> _DIRECTIONS FOR THIS TASK_: Locate the line that contains "Continue the three.js" and the line that contains "tone, streaks, fine". Copy both of them exactly, together with every line between them, and no others.

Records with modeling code
+---+

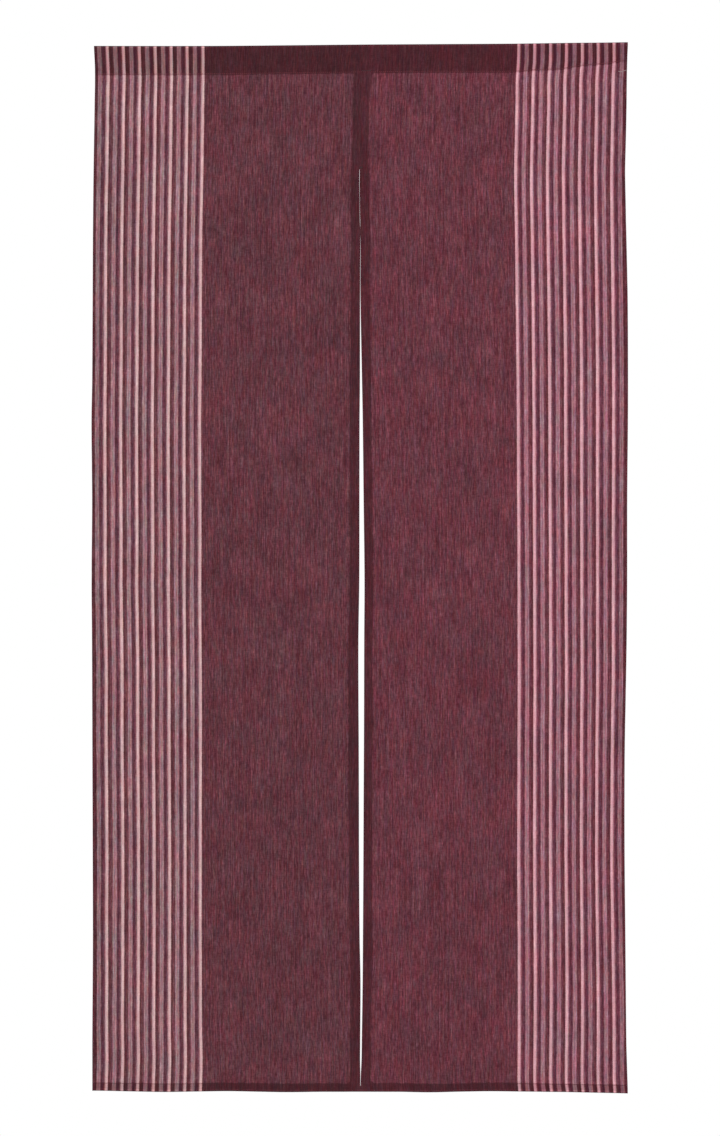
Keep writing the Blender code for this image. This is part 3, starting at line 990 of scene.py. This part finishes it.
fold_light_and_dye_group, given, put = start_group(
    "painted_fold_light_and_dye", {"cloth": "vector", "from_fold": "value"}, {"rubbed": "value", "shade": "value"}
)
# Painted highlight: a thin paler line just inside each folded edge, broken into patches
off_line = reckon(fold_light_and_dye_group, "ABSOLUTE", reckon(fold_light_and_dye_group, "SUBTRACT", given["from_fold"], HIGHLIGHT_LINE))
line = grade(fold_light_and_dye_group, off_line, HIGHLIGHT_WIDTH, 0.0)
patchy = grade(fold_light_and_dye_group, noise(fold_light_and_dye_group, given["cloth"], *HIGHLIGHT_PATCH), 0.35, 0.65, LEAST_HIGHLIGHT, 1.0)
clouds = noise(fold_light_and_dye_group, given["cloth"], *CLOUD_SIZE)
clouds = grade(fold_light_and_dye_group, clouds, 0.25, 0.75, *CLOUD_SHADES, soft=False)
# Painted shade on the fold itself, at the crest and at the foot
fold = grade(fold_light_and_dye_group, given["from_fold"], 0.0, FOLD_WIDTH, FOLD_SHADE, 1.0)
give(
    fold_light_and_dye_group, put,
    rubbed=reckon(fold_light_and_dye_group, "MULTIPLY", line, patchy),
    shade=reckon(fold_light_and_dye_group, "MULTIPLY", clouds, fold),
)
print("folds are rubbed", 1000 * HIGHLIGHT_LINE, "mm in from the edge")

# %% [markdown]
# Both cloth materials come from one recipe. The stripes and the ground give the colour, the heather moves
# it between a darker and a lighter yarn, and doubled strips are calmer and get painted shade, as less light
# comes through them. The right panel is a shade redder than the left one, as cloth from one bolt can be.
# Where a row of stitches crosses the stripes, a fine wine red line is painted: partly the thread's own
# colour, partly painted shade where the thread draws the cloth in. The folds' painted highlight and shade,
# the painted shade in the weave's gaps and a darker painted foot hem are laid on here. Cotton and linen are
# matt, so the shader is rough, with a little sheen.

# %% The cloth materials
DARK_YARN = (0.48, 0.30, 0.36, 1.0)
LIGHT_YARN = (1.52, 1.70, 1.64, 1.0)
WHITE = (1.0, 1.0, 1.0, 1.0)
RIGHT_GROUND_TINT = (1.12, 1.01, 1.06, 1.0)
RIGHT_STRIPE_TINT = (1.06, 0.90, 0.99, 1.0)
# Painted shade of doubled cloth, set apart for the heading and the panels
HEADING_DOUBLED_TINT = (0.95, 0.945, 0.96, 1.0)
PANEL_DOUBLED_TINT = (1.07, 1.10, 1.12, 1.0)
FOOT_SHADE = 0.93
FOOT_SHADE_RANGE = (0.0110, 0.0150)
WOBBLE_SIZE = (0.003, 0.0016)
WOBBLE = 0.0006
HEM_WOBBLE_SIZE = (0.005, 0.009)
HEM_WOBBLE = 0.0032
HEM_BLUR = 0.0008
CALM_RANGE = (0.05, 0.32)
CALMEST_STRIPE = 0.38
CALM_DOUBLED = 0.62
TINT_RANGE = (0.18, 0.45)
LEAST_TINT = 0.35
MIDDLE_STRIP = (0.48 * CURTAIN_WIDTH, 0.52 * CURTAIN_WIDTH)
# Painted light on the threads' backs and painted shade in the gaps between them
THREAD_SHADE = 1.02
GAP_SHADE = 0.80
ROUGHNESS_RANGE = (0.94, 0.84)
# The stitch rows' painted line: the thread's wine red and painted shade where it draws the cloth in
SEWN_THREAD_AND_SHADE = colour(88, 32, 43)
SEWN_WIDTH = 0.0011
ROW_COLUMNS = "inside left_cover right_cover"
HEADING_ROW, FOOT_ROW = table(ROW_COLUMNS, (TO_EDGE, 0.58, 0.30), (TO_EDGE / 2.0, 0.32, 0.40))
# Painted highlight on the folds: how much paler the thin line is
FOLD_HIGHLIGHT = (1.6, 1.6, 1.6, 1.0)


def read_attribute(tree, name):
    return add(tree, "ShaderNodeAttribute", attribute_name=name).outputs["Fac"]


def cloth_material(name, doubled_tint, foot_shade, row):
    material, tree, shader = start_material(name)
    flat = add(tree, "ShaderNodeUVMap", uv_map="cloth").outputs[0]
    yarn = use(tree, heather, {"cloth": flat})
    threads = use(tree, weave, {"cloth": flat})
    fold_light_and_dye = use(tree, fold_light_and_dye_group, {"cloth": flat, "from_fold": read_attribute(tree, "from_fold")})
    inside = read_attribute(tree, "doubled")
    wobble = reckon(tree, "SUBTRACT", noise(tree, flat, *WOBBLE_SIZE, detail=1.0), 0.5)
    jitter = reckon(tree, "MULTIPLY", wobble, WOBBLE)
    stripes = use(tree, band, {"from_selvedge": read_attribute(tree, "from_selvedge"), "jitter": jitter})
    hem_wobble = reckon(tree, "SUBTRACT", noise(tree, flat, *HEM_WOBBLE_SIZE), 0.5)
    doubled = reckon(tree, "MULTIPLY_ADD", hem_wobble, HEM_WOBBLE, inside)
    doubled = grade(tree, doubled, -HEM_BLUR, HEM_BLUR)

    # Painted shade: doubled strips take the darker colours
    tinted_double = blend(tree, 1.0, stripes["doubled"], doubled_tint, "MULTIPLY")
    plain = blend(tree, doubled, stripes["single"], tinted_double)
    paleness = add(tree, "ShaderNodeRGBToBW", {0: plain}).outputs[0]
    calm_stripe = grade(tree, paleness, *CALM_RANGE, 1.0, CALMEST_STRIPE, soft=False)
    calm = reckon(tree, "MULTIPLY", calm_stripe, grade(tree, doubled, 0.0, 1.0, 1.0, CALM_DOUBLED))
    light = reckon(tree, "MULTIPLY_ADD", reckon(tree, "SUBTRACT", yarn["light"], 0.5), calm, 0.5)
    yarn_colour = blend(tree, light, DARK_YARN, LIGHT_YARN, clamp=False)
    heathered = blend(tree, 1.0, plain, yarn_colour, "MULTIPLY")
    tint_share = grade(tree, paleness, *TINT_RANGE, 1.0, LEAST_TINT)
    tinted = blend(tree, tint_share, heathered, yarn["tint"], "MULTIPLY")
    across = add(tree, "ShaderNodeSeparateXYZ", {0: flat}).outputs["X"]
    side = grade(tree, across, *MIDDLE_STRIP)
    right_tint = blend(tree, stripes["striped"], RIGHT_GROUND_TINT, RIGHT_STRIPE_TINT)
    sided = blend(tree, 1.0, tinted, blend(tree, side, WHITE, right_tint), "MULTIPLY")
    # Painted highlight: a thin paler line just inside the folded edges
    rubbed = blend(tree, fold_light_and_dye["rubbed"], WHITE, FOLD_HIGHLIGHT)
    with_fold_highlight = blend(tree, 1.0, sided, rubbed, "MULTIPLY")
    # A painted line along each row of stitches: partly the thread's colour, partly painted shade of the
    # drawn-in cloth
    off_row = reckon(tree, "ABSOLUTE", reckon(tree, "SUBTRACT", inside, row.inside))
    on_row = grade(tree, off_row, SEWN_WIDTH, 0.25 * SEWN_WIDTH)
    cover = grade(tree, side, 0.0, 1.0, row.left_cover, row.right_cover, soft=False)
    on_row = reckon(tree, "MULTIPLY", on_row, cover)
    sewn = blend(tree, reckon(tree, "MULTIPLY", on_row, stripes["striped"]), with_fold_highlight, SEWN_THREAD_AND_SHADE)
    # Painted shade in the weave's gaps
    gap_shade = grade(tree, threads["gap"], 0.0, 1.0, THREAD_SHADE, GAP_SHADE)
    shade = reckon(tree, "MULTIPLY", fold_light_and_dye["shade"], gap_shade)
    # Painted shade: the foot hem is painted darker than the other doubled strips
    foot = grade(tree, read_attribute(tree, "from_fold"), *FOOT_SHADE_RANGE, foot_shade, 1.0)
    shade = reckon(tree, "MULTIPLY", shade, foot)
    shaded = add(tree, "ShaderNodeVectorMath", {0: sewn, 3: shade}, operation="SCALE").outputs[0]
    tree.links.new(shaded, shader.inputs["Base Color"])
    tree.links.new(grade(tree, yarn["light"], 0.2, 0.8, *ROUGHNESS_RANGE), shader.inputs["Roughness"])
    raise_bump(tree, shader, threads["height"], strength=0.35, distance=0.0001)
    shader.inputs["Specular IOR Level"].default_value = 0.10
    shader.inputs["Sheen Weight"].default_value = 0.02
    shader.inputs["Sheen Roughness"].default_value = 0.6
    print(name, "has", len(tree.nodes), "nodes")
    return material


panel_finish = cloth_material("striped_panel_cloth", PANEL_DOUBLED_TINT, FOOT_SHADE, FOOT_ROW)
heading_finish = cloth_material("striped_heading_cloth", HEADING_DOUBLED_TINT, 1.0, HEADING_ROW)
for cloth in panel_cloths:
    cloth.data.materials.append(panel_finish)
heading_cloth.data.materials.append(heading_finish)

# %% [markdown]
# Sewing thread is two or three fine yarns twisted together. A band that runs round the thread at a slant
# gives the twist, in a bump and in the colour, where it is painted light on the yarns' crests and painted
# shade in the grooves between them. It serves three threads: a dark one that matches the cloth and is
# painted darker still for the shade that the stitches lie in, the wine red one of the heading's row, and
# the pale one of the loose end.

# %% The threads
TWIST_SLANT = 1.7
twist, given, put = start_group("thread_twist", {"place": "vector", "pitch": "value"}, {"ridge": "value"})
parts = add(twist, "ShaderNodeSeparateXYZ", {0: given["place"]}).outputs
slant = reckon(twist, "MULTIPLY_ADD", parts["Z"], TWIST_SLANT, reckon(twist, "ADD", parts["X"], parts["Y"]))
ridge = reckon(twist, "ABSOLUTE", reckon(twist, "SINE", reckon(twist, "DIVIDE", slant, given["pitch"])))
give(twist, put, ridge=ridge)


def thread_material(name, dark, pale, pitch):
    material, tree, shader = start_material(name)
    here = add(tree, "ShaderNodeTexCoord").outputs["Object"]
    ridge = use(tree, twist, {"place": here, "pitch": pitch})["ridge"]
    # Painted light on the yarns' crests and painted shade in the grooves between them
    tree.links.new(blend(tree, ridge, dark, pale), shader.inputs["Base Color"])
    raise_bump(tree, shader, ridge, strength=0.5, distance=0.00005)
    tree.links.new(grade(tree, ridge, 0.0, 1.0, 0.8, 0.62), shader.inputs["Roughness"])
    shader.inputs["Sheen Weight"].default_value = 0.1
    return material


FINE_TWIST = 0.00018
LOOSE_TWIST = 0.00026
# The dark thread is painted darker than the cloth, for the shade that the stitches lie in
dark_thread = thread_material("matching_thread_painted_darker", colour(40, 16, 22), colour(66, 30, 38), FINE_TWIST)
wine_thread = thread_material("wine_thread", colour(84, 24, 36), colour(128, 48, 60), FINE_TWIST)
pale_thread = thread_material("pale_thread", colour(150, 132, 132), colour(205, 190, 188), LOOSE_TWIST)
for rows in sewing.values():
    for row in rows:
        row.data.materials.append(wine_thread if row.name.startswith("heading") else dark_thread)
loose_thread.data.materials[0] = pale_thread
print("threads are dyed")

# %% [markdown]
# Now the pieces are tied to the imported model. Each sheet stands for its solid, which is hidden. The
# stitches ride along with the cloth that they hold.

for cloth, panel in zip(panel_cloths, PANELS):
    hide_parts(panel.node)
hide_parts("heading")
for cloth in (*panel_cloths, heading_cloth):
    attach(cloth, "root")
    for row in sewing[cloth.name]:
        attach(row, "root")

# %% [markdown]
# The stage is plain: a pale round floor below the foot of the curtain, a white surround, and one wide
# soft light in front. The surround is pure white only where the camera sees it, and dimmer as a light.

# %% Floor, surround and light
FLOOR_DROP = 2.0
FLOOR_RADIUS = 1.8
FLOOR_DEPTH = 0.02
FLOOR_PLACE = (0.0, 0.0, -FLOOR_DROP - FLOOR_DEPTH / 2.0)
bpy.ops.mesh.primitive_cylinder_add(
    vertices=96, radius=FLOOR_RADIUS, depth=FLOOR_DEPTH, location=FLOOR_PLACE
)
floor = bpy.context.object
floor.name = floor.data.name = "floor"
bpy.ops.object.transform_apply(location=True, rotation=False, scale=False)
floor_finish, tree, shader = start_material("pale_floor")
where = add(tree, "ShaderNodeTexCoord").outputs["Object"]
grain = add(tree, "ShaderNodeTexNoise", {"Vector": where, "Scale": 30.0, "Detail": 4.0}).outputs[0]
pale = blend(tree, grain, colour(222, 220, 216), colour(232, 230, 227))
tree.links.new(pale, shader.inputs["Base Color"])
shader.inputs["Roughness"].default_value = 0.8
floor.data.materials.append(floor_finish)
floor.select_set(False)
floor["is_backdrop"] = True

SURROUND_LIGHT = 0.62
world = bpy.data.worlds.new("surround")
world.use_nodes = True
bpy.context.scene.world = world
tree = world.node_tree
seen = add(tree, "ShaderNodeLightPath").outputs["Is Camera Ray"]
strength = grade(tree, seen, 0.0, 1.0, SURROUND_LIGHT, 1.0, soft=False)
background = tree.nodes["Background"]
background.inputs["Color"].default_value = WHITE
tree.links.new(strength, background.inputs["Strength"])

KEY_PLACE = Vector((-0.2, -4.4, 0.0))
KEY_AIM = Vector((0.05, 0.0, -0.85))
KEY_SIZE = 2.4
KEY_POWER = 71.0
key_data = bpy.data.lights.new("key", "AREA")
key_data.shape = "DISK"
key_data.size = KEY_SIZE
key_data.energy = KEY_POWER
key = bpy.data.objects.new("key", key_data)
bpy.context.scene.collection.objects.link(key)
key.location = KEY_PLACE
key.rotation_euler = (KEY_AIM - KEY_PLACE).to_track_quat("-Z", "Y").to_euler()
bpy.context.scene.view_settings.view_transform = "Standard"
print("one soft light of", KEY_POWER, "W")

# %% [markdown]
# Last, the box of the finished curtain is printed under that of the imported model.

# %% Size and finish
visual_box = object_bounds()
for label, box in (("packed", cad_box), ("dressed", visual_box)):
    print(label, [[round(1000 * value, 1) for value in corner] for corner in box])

+---+

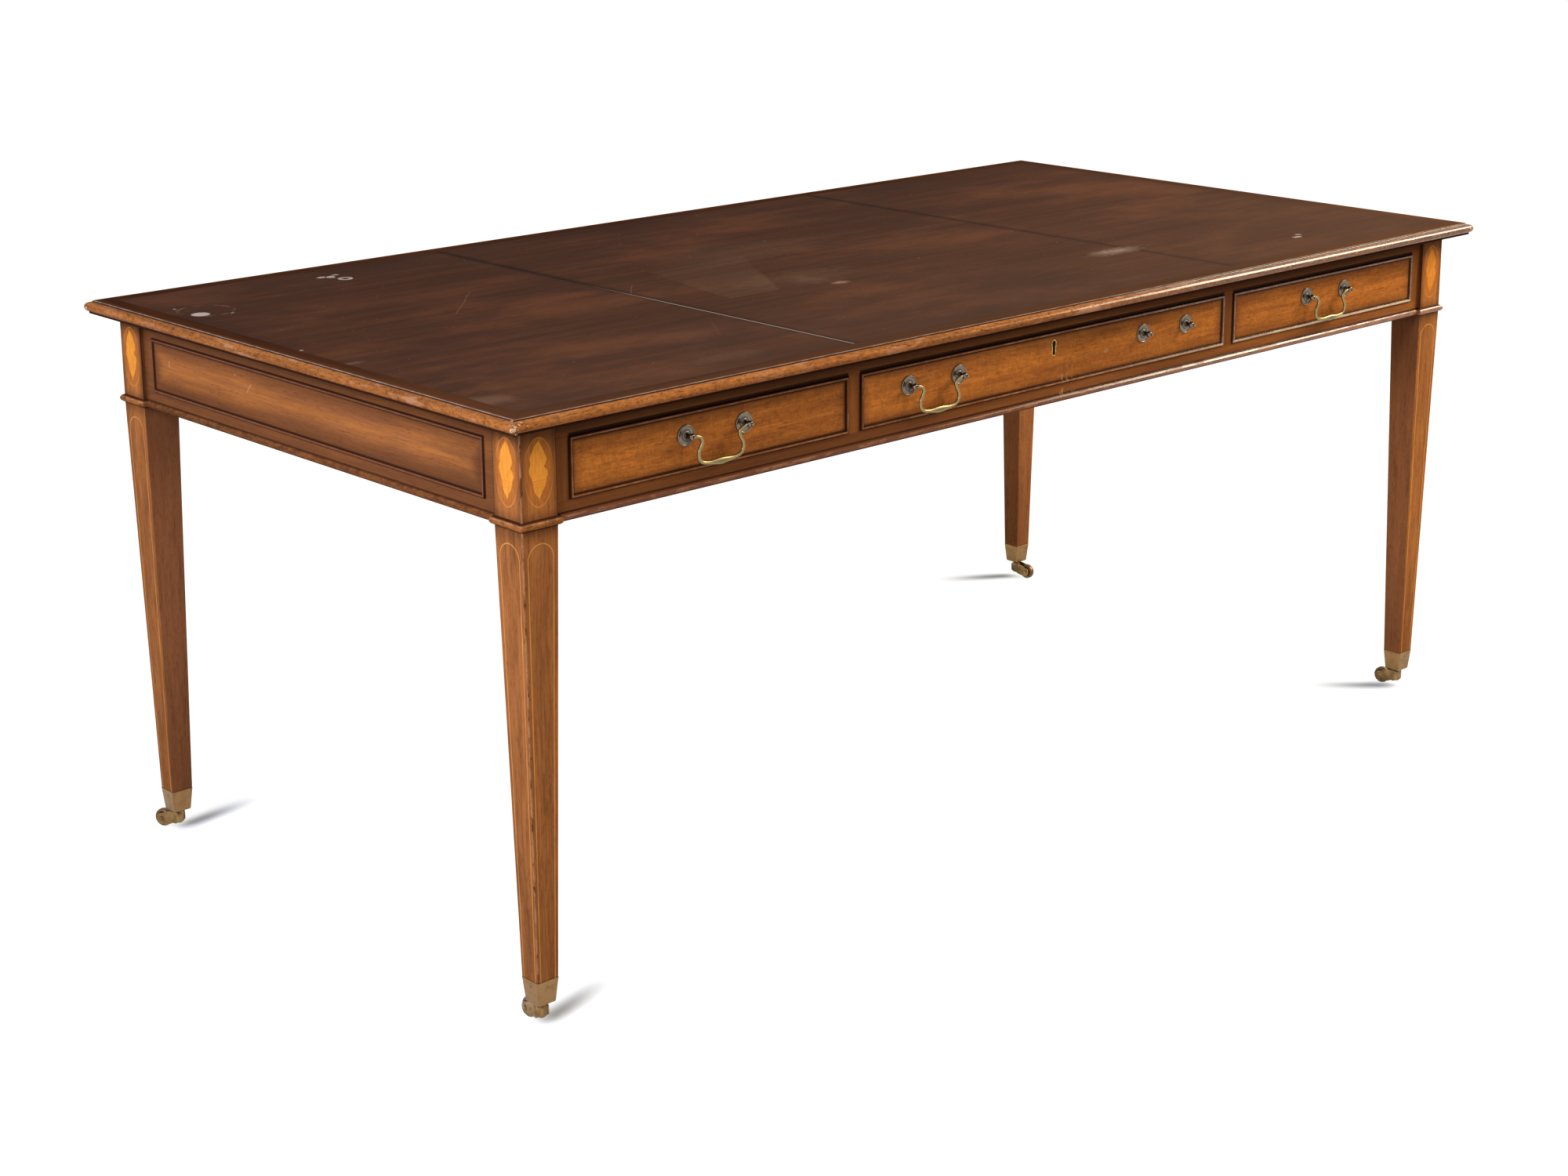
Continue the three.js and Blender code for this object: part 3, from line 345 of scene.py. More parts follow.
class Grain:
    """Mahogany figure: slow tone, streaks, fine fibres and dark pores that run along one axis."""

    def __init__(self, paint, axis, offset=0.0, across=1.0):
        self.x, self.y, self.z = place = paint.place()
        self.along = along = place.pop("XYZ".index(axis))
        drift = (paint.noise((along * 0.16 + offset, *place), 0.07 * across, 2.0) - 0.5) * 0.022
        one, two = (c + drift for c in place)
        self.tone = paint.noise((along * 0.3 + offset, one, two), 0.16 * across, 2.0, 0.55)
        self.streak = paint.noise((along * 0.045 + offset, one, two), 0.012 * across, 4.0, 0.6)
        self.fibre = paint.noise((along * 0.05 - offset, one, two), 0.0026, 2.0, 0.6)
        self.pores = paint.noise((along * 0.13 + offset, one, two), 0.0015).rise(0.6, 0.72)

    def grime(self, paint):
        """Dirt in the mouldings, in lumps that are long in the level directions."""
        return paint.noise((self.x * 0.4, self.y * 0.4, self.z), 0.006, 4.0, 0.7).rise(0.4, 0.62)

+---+

> _WRITTEN ANSWER_:
Continue the three.js and Blender code for this object: part 3, from line 345 of scene.py. More parts follow.
class Grain:
    """Mahogany figure: slow tone, streaks, fine fibres and dark pores that run along one axis."""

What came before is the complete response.